MINNEAPOLIS -- University of Minnesota health officials are warning students about a mumps outbreak on campus, CBS Minnesota reports.
So far there have been six reported cases, campus health oficials say.
It’s considered highly contagious and the disease is spread by coughing, sneezing or sharing items that you eat or drink.
The symptoms are pretty clear — puffy cheeks, a swollen jaw accompanied by a fever, headaches and loss of appetite.
“I’ve been at Boynton Health for 20 years and we have not had this situation before,” said Dr. Gary Christenson, the chief medical officer at the University of Minnesota.
Christenson said students are required to be vaccinated for mumps before they come to school, with a few exceptions. But even then, it’s still possible to contract the disease.
Six reported cases of mumps so far at the University may not seem like a large number. But on a campus like this, Christenson said anything over three cases is considered an outbreak.
“One of the challenges of mumps is that for the first two days that someone has it, before they have symptoms, they are already shedding or can be exposing other people to it,” said Christenson.
A couple years ago, the Minnesota Wild got caught in a mumps outbreak. And in February, the mumps again briefly sidelined forwards Zach Parise and Jason Pominville. Students believe that if it can spread quickly on a hockey team, it can spread just as quickly on campus.
“If you are at the library or something, this is such a huge school, it’s so hard for things not to be spread around,” said senior Maddie Trenholm.
That’s why health officials are asking students or faculty who have been diagnosed to stay away for five days.

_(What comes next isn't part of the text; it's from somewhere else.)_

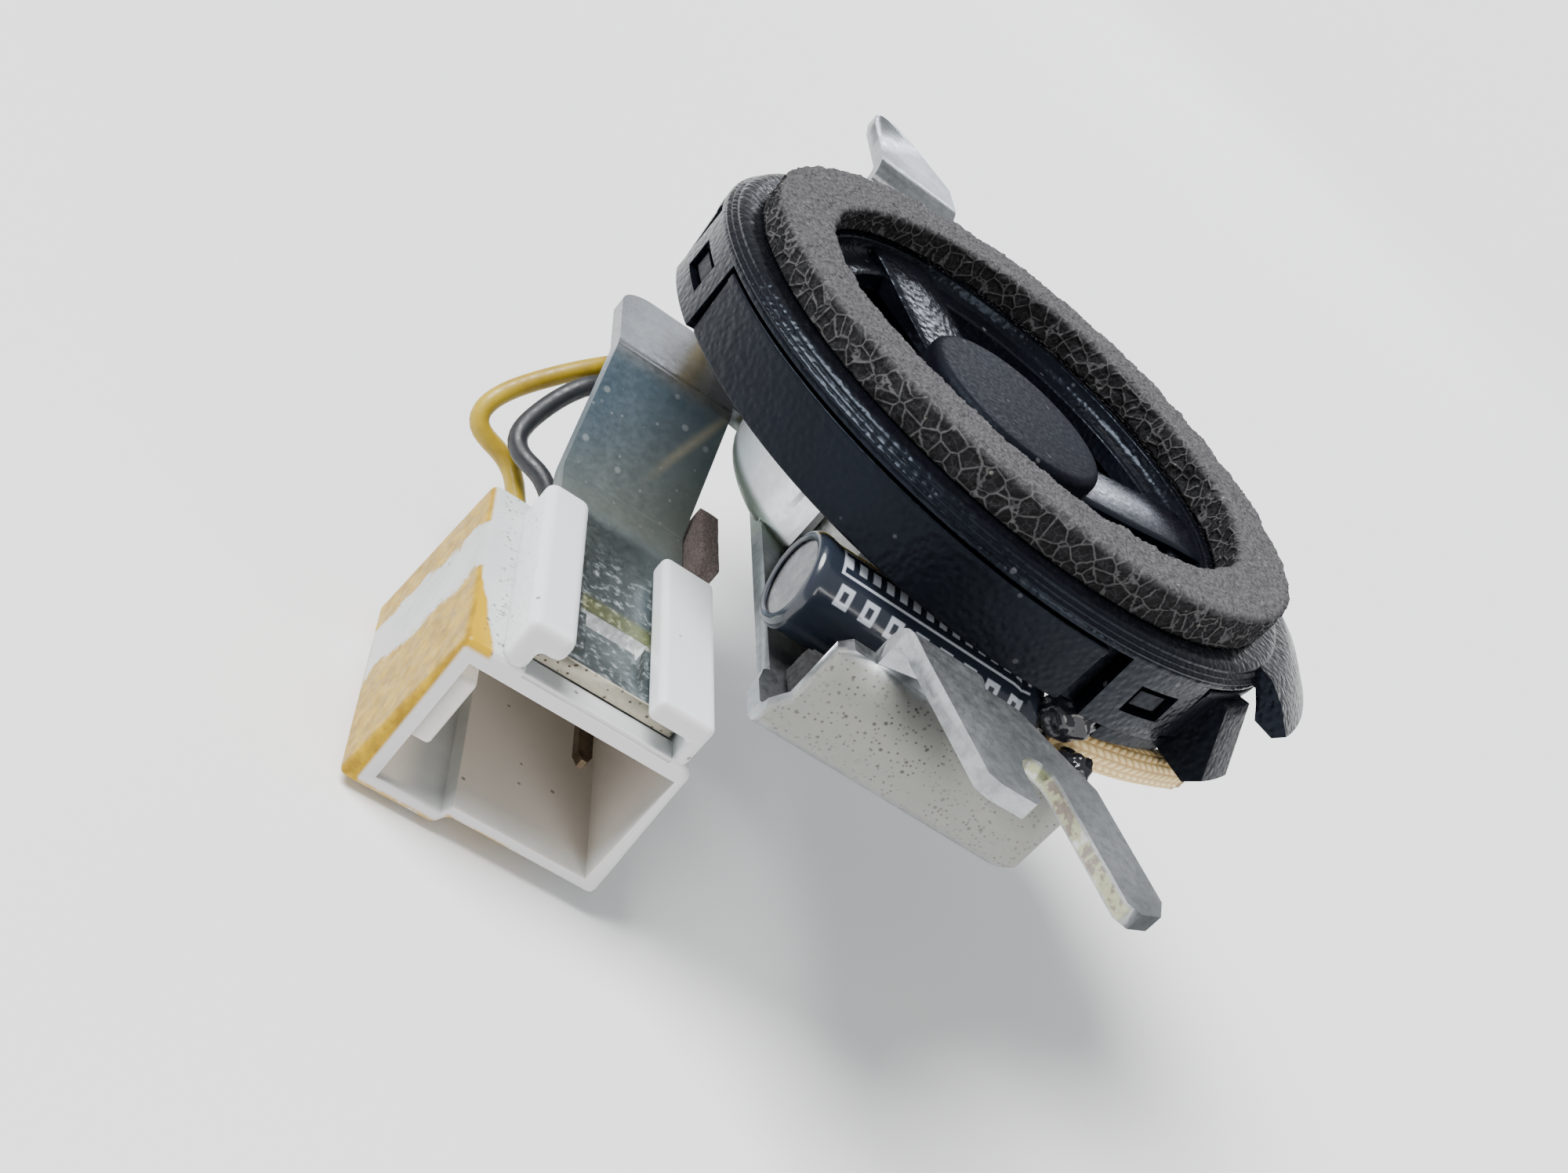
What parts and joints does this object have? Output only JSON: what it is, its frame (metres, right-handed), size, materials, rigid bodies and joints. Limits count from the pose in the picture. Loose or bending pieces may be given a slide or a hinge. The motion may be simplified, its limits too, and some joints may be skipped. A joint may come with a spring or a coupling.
{
  "type": "car tweeter",
  "caption": "Small round car tweeter with a foam gasket, on a folded metal bracket with a forked ear, with a clip-on two-pin socket, a capacitor and short leads.",
  "frame": {"origin": "on the speaker's axis, at the rear face of the bracket's base plate", "axes": "+Z along the speaker's axis towards the listener, +Y along the bracket from the forked ear to the plain ear, +X away from the connector"},
  "size_m": [0.058, 0.0912, 0.0375],
  "materials": {
    "black_plastic": "fine textured",
    "foam": "open-cell foam, grey-black",
    "steel": "plain turned steel",
    "zinc_plate": "dull zinc plating with handling marks",
    "magnet": "ground dark grey",
    "copper": "enamelled wire",
    "brass": "tinned brass, dull",
    "film": "thin satin film",
    "nylon": "milky moulded nylon, satin",
    "aluminium": "dull drawn aluminium",
    "shrink_sleeve": "glossy black",
    "rubber": "moulded",
    "braid": "varnished braid, tan",
    "yellow_insulation": "soft PVC, mustard yellow",
    "black_insulation": "soft PVC, grey-black",
    "felt": "pressed felt",
    "solder": "tinned"
  },
  "bodies": {
    "frame": {"front_cap": "black_plastic", "rear_housing": "black_plastic", "foam_gasket": "foam", "yoke_cup": "steel", "magnet": "magnet", "pole_plate": "steel", "damping_pad": "felt", "retainer_ring": "black_plastic", "terminal_tag_1": "brass", "terminal_tag_2": "brass", "solder_joint_1": "solder", "solder_joint_2": "solder", "mounting_bracket": "zinc_plate", "edge_pad": "felt", "foam_pad": "foam", "capacitor_can": "aluminium", "capacitor_sleeve": "shrink_sleeve", "capacitor_bung": "rubber", "capacitor_lead_1": "solder", "capacitor_lead_2": "solder", "braided_sleeve": "braid", "glue_bead_1": "shrink_sleeve", "glue_bead_2": "shrink_sleeve", "wire_yellow": "yellow_insulation", "wire_black": "black_insulation"},
    "diaphragm": {"dome_diaphragm": "film", "surround": "film", "voice_coil_former": "aluminium", "voice_coil": "copper", "coil_lead_1": "copper", "coil_lead_2": "copper"},
    "connector": {"connector_housing": "nylon", "connector_pin_1": "brass", "connector_pin_2": "brass"}
  },
  "joints": [
    {"name": "diaphragm_stroke", "type": "slide", "parent": "frame", "child": "diaphragm", "axis": [0, 0, 1], "range_m": [-0.0003, 0.0003], "stiffness_N_per_m": 600},
    {"name": "connector_slide", "type": "slide", "parent": "frame", "child": "connector", "axis": [0, -1, 0], "range_m": [0, 0.008]}
  ]
}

“It’s really hard to predict how long this will be an issue and how many cases we might have,” said Christenson.
And with finals coming up, they are hoping to keep this from spreading as much as possible. The cases the university has seen so far are considered mild.
A U.S. Centers for Disease Control and Prevention report in December 2016 shows that mumps are at a 10-year high -- and colleges seem to be especially hard hit by the contagious virus. The close quarters on campus make it easy for the disease to spread.